Limited compositionality is a challenge specific to unconditional models. Because there is no structured guidance from a text prompt or class label, the model must learn all of p_data(x) implicitly. Composing novel object combinations, unusual viewpoints, or rare attribute conjunctions that are underrepresented in training data is harder without explicit conditioning.
Before deep networks, image synthesis was dominated by parametric texture synthesis (Heeger and Bergen 1995), patch-based methods such as Efros and Leung 1999 and image quilting (Efros and Freeman 2001), and Markov random fields. These methods modeled local statistics but could not capture global object structure.

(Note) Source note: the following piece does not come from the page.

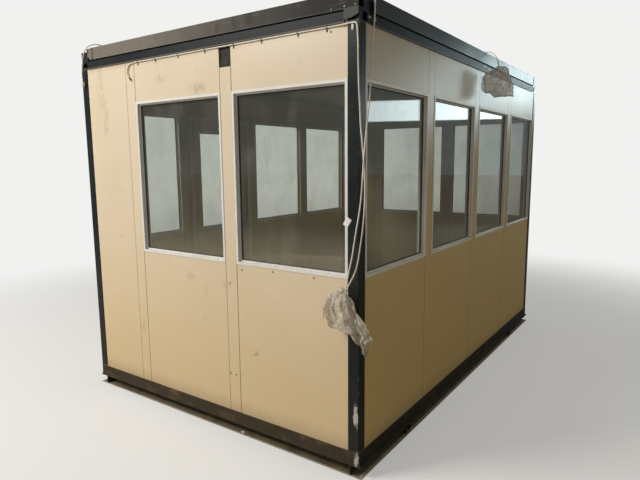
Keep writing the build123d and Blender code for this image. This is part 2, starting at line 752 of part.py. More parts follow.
def tube(name, points, diameter):
    """A round cable through the points, each corner as an arc as large as its two runs allow."""
    corners = []
    for before, here, after in zip(points, points[1:], points[2:]):
        first = Vector(*here) - Vector(*before)
        second = Vector(*after) - Vector(*here)
        turn = radians(first.get_angle(second))
        corners.append(0.45 * min(first.length, second.length) / tan(turn / 2))
    path = FilletPolyline(*points, radius=corners)
    start = Plane(origin=path @ 0, z_dir=path % 0)
    print(name, "length", round(path.length), "radii", [round(r) for r in corners])
    return sweep(start * Circle(diameter / 2), path)


cable_z = STRIP_Z - CABLE_DROP
panel_run_y = -DEPTH / 2 + PANEL_FACE - CABLE / 2 - CABLE_CLEARANCE
post_run_y = -DEPTH / 2 - CABLE / 2 - CABLE_CLEARANCE
front_cable_points = [
    (-632, panel_run_y - 3, 2362), (-655, panel_run_y - 4, 2385), (-660, panel_run_y - 3, 2425),
    (-640, panel_run_y - 1, 2460), (-590, panel_run_y, cable_z), (1070, panel_run_y, cable_z),
    (1130, post_run_y, cable_z),
]
node("front_cable", tube("front_cable", front_cable_points, CABLE))


def cable_clip(x, y):
    """A saddle over the cable, its two legs on the face behind it."""
    bore = CABLE / 2 + CABLE_CLEARANCE
    reach = bore + CLIP_WALL
    outside = Circle(reach) + Pos(bore / 2, 0) * Rectangle(bore, 2 * reach)
    outside -= Pos(2 * bore, 0) * Rectangle(2 * bore, 3 * reach)
    inside = Circle(bore) + Pos(bore, 0) * Rectangle(2 * bore, 2 * bore)
    profile = Plane(origin=(x, y, cable_z), x_dir=(0, 1, 0), z_dir=(1, 0, 0)) * (outside - inside)
    return extrude(profile, CLIP_WIDTH / 2, both=True)


node("cable_clips", *[cable_clip(x, panel_run_y) for x in CLIP_STATIONS])

# Hanging cables: the first goes on from the clipped one, the second comes off the roof

corner_cord_points = [
    (1130, post_run_y, cable_z), (1172, post_run_y - 2, cable_z + 1), (1211, -1838, 2469),
    (1217, -1843, 2425), (1222, -1845, 2374), (1222, -1844, 2294), (1224, -1844, 2212),
    (1226, -1842, 2130), (1230, -1840, 2050), (1232, -1837, 1963), (1238, -1833, 1895),
    (1242, -1829, 1827), (1248, -1826, 1760), (1250, -1824, 1697), (1252, -1825, 1633),
    (1251, -1824, 1562), (1248, -1827, 1492), (1242, -1831, 1415), (1233, -1837, 1339),
    (1222, -1845, 1243), (1207, -1856, 1183), (1187, -1868, 1139), (1174, -1877, 1110),
]
roof_cord_points = [
    (1096, -1640, 2592), (1097, -1641, 2622), (1112, -1650, 2652), (1150, -1672, 2668),
    (1196, -1694, 2667), (1234, -1712, 2646), (1250, -1722, 2605), (1252, -1728, 2550),
    (1252, -1734, 2480), (1251, -1751, 2387), (1253, -1762, 2298), (1254, -1770, 2209),
    (1254, -1780, 2125), (1257, -1800, 2034), (1260, -1822, 1960), (1259, -1832, 1896),
    (1255, -1838, 1827), (1251, -1842, 1749), (1248, -1846, 1665), (1243, -1849, 1581),
    (1234, -1855, 1500), (1222, -1863, 1419), (1213, -1869, 1350), (1206, -1876, 1282),
    (1194, -1883, 1220), (1184, -1887, 1165), (1175, -1888, 1113),
]
side_cord_points = [
    (1110, 236, 2592), (1111, 236, 2614), (1125, 235, 2636), (1155, 233, 2648), (1192, 229, 2650),
    (1232, 220, 2643), (1268, 202, 2621), (1298, 176, 2586), (1318, 148, 2547), (1330, 128, 2508.8),
]
left_cord_points = [
    (-1010, -1750, 2592), (-1011, -1751, 2616), (-1020, -1764, 2640), (-1044, -1788, 2654),
    (-1076, -1818, 2652), (-1104, -1845, 2634), (-1126, -1857, 2598), (-1148, -1855, 2556),
    (-1166, -1852, 2512), (-1180, -1850, 2468), (-1188, -1847, 2424), (-1184, -1845, 2386),
]
node("corner_cord", tube("corner_cord", corner_cord_points, CABLE))
node("roof_cord", tube("roof_cord", roof_cord_points, CABLE))
node("side_cord", tube("side_cord", side_cord_points, CABLE))
node("left_cord", tube("left_cord", left_cord_points, CABLE))


def gland(point):
    """A cable gland that stands on the deck, its mouth where the cable leaves it."""
    x, y, z = point
    foot = FASCIA_Z + FASCIA_STEEL + DECK_SHEET
    body = Pos(x, y, foot) * extrude(RegularPolygon(GLAND_RADIUS, 6), GLAND_NUT)
    return body + Pos(x, y, foot) * extrude(Circle(GLAND_NECK), z - foot)


cord_exits = [points[0] for points in (roof_cord_points, side_cord_points, left_cord_points)]
node("roof_glands", *[gland(point) for point in cord_exits])
knot_x, knot_y, knot_z = KNOT
node("cord_knot", Pos(knot_x, knot_y, knot_z) * Sphere(KNOT_RADIUS))

# Left cable's connector
plug_x, plug_y, plug_z = left_cord_points[-1]
node(
    "left_connector",
    block(
        plug_x - PLUG_WIDTH / 2, plug_x + PLUG_WIDTH / 2, plug_y - PLUG_DEPTH / 2,
        plug_y + PLUG_DEPTH / 2, plug_z - PLUG_LENGTH, plug_z,
    ),
)


def film_bag(sections, turn=0.0):
    """A tied film bag, plain: ellipses (x, y, z, half width, half depth) from the tie down."""
    return loft([Pos(x, y, z) * Rot(0, 0, turn) * Ellipse(a, b) for x, y, z, a, b in reversed(sections)])


node("front_film_bag", film_bag(FRONT_BAG))
node("side_film_bag", film_bag(SIDE_BAG, SIDE_BAG_TURN))

os.makedirs("parts", exist_ok=True)
for name, shape in nodes.items():
    export_step(shape, f"parts/{name}.step")
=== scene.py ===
import json
import math

import bmesh
import bpy
from mathutils import Matrix, Vector


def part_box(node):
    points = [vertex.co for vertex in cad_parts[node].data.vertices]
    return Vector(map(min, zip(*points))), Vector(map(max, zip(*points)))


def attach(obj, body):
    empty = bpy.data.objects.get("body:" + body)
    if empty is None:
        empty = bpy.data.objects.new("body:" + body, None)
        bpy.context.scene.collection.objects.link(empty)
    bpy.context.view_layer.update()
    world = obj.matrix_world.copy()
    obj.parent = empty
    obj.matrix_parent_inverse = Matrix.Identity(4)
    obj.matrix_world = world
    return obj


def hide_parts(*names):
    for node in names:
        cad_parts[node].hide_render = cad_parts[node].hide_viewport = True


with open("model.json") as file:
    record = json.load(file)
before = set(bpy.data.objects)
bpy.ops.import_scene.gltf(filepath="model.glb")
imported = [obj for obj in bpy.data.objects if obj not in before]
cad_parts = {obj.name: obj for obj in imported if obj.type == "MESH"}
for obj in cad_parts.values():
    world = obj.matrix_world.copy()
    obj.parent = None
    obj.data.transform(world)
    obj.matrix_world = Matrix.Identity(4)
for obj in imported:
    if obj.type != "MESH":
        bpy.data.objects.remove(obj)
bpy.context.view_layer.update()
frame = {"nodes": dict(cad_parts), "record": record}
bpy.ops.object.select_all(action="DESELECT")

# Sizes of the cabin, metres
POST_LOW, POST_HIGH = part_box("corner_posts")
WIDTH = POST_HIGH.x - POST_LOW.x
DEPTH = POST_HIGH.y - POST_LOW.y
WALL_Z = POST_LOW.z
STRIP_Z = POST_HIGH.z
FASCIA_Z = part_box("end_fascias")[0].z
TOP_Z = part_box("end_fascias")[1].z
SILL_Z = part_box("front_window_frames")[0].z
HEAD_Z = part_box("front_window_frames")[1].z
POST = 0.070
PILLAR = 0.095
END_BAY = 0.824
SIDE_BAY = 0.808
PANEL_FACE = 0.004
BEAD_EDGE = 0.027
GLASS_FRONT = 0.028
GLASS_BACK = 0.034
CORD = 0.008

# Camera of the photograph, worked out from the cabin's own edges
EYE = Vector((2.6359, -4.2247, 1.7794))
YAW = math.radians(-34.834)
PITCH = math.radians(-8.372)
ROLL = math.radians(-0.496)
FOCAL_PIXELS = 530.86
IMAGE_WIDTH = 640
SENSOR = 36.0


def place_camera():
    """The camera stands where the photographer stood."""
    forward = Vector((math.sin(YAW) * math.cos(PITCH), math.cos(YAW) * math.cos(PITCH), math.sin(PITCH)))
    right = Vector((math.cos(YAW), -math.sin(YAW), 0))
    up = right.cross(forward)
    across = right * math.cos(ROLL) + up * math.sin(ROLL)
    upward = up * math.cos(ROLL) - right * math.sin(ROLL)
    data = bpy.data.cameras.new("camera")
    data.sensor_width = SENSOR
    data.lens = FOCAL_PIXELS * SENSOR / IMAGE_WIDTH
    data.clip_end = 200
    camera = bpy.data.objects.new("camera", data)
    turn = Matrix((across, upward, -forward)).transposed()
    camera.matrix_world = Matrix.Translation(EYE) @ turn.to_4x4()
    bpy.context.scene.collection.objects.link(camera)
    bpy.context.scene.camera = camera


place_camera()


class Wire:
    """A socket of a finish's nodes, used in sums as a number is."""

    def __init__(self, finish, socket):
        self.finish = finish
        self.socket = socket

    def __add__(self, other):
        return self.finish.sum("ADD", self, other)

    __radd__ = __add__

    def __sub__(self, other):
        return self.finish.sum("SUBTRACT", self, other)

    def __rsub__(self, other):
        return self.finish.sum("SUBTRACT", other, self)

    def __mul__(self, other):
        return self.finish.sum("MULTIPLY", self, other)

    __rmul__ = __mul__

    def __truediv__(self, other):
        return self.finish.sum("DIVIDE", self, other)

    def __lt__(self, other):
        return self.finish.sum("LESS_THAN", self, other)

    def __gt__(self, other):
        return self.finish.sum("GREATER_THAN", self, other)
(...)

The VAE paper (Kingma and Welling 2013) and the GAN paper (Goodfellow et al. 2014) both appeared within months of each other and established the two main paradigms for learned image generation. Early VAE samples on MNIST and small face datasets were blurry but demonstrated that latent codes could be interpolated smoothly. Early GAN samples were unstable and low-resolution, but DCGAN (2015) established that convolutional architectures could be trained reliably, producing recognizable bedrooms, faces, and objects at 64 by 64 resolution. The original NCSN (Song and Ermon 2019) and the first DDPM (Ho et al. 2020) followed several years later, demonstrating that iterative score-based and diffusion approaches could surpass GAN quality.
The period from 2017 to 2020 was dominated by GAN improvements. Progressive GAN brought high-resolution photorealistic face generation within reach. StyleGAN and its successors refined the architecture to the point that generated faces were indistinguishable from real ones in double-blind perceptual studies, becoming well-known through the website thispersondoesnotexist.com. Glow demonstrated that normalizing flows could produce semantically editable face images with exact likelihoods. VQ-VAE-2 showed that discrete autoencoders could generate diverse, high-quality ImageNet images.
The DDPM paper (2020) marked the beginning of the diffusion model era. Within two years, the combination of DDIM sampling, improved architectures (ADM), and latent-space diffusion had produced models that scored better on FID than the best GANs on every major benchmark. The ADM paper title, "Diffusion Models Beat GANs on Image Synthesis," marked a clear inflection point. Flow-matching and SDE-based frameworks unified the theoretical picture and laid the groundwork for rapid architectural iteration.
DiT (2022) demonstrated that replacing U-Nets with transformers in diffusion models gave predictable FID scaling with model size, directly analogous to the scaling laws observed in large language models. This has driven a shift toward transformer-based backbones in both unconditional and conditional generation pipelines, including the Stable Diffusion 3 and Flux models that rely on MM-DiT architectures. EDM and its successors showed that careful choice of noise schedule and preconditioning could improve efficiency substantially without architectural changes.